August 14, 2019

The Relationship Between Health Spending and Social Spending: A Surprising Finding

In a paper published in Health Affairs today, a team of HGHI researchers reports a surprising finding: There appears to be a strong, positive relationship between social and healthcare spending. That is, countries that spend more on social programs also end up spending more on health care.

This finding — by Irene PapanicolasAshish K. Jha, Liana Woskie and others — is at odds with a commonly believed narrative that when countries spend less on social services, they end up spending more on healthcare. The reasoning is that when countries underinvest in social spending they fail to address the underlying causes of illness, which leads to a sicker population that spends more money on healthcare. 

Below, we explain what researchers thought going into this work, what they found, and what it means. You can find the full paper here.

Social Spending and Health Spending: Contextualizing a Surprising Finding.

What we thought: the narrative

When countries spend less on social services, they end up spending more on healthcare.

The mechanism is, in broad terms, that when countries underinvest in social spending they fail to address the underlying causes of illness, which leads to a sicker population that spends more money on healthcare.

The U.S., therefore, spends much more on healthcare because we fail to invest adequately in social services.

What we found: the data

  1. First, the U.S. does not actually spend much less than other high income (OECD) countries on social programs. The US spends 16% of GDP whereas the OECD mean is 17%.
  2. We know, from prior work, that people in the U.S. don’t use more healthcare on average than other countries – so a sicker population using more healthcare can’t be the explanation for why the U.S. spends so much more than other countries on healthcare.
  3. In fact, there appears to be a strong, positive relationship between social and healthcare spending. That is, countries that spend more on social programs also end up spending more on health care.
  4. Even when we examine changes over time – countries that increased their spending on social services subsequently see increases in healthcare spending.

What does this mean?

Countries that value spending money on health are likely the same ones that value spending on education and other social services.
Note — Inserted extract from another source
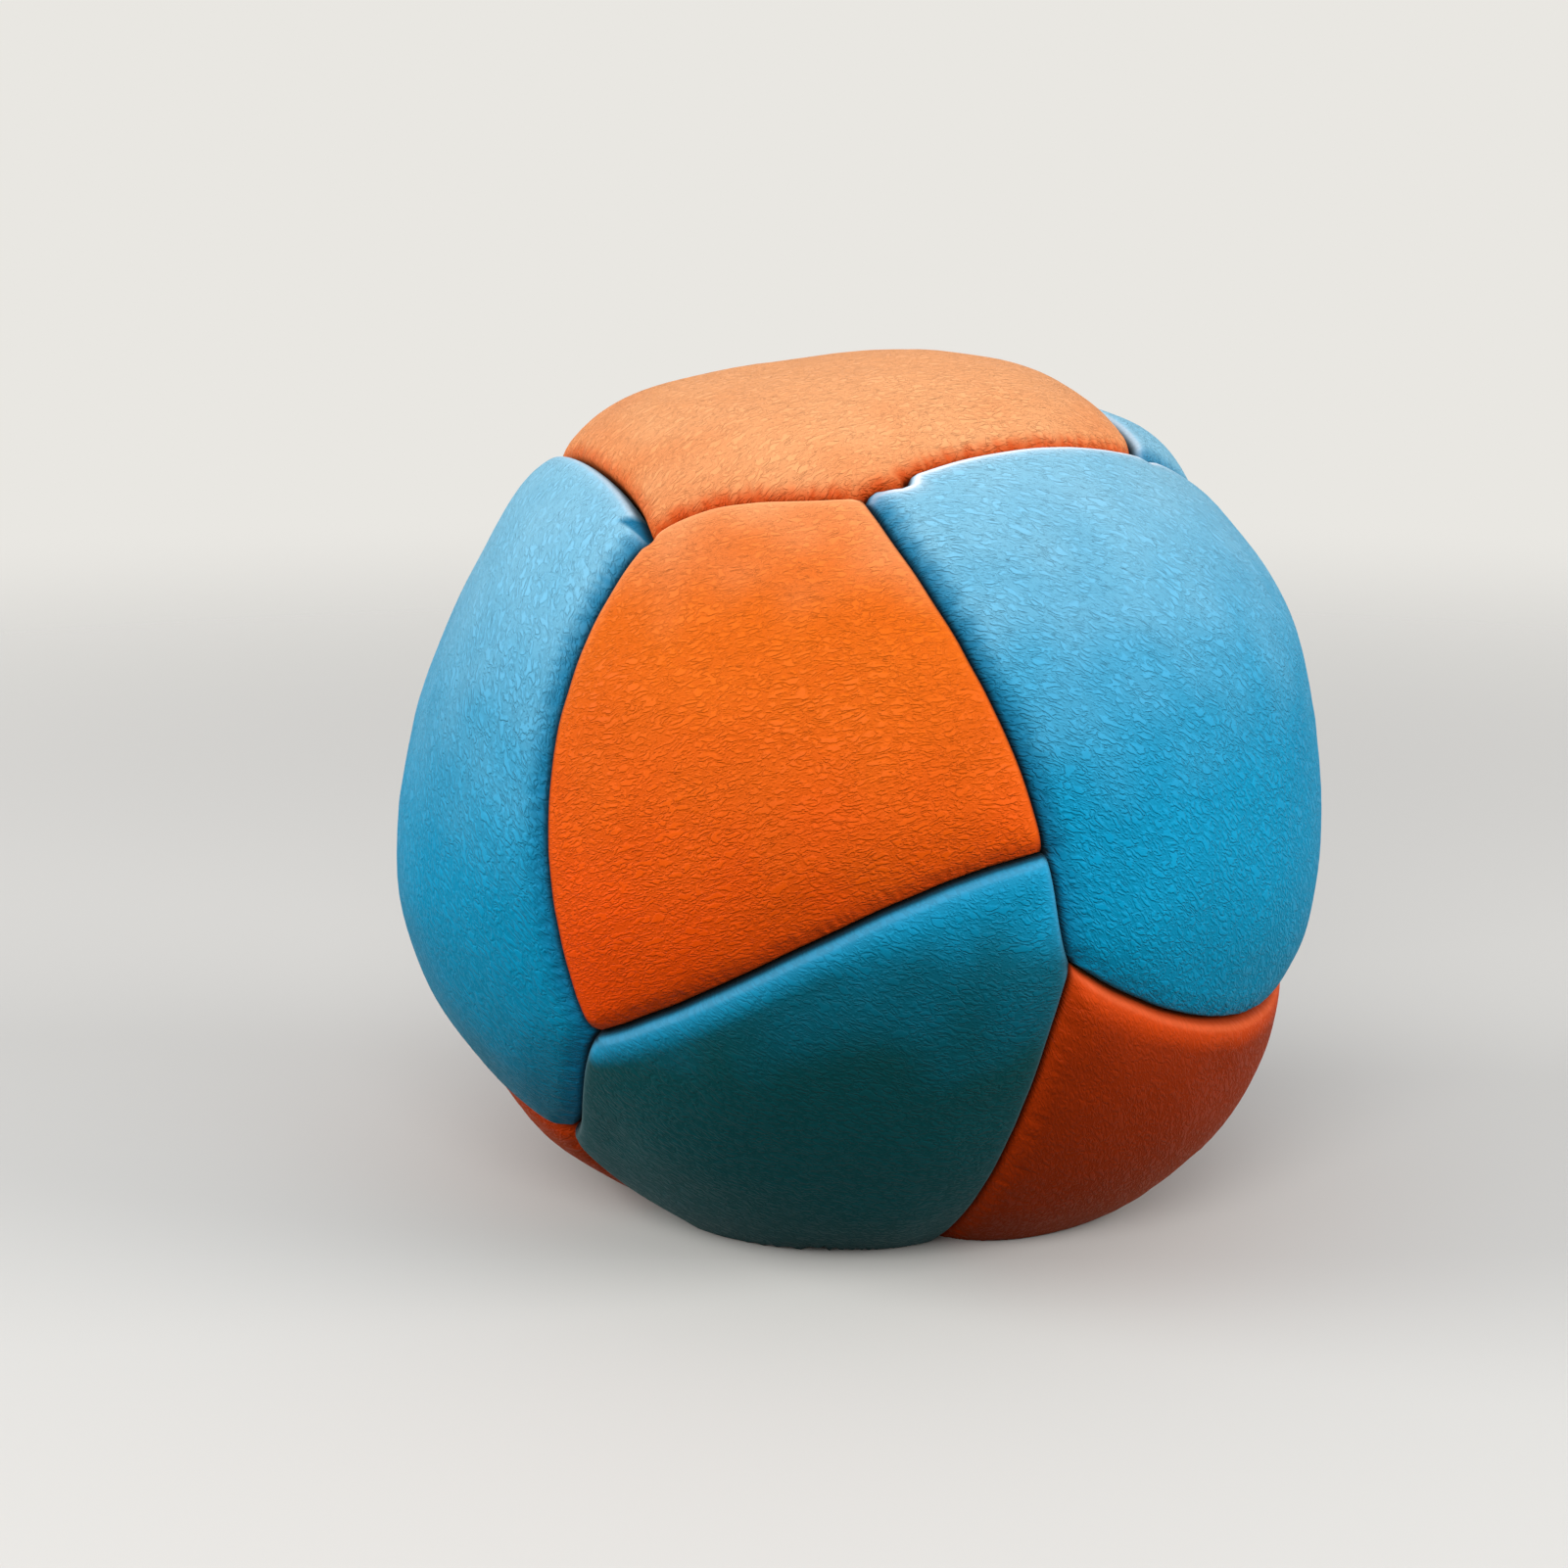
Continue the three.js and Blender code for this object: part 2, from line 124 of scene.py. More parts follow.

At the national level, social spending and health spending are not substitutes; when a country increases one, it should not expect the other to fall.

What this does not mean

One interpretation of these findings is that investing in social services is not “worth it” but that would be wrong.

Indeed, social spending is associated with better health outcomes; countries that spend more on social services have better health outcomes.

This is also true for healthcare services – countries that spend more on healthcare services have, on average, better outcomes.

Final take-aways

The US does spend nearly twice as much as the OECD average on healthcare.

However, the US is average when it comes to spending on social services.

Social spending – especially on poor and vulnerable populations – can be extremely efficient and valuable. It is often an excellent way to improve health and well-being.

There is little reason to believe that social spending will meaningfully reduce healthcare spending on a large scale.

We should invest more in social spending to improve the lives and health of our population. Not because it will save money in the healthcare system.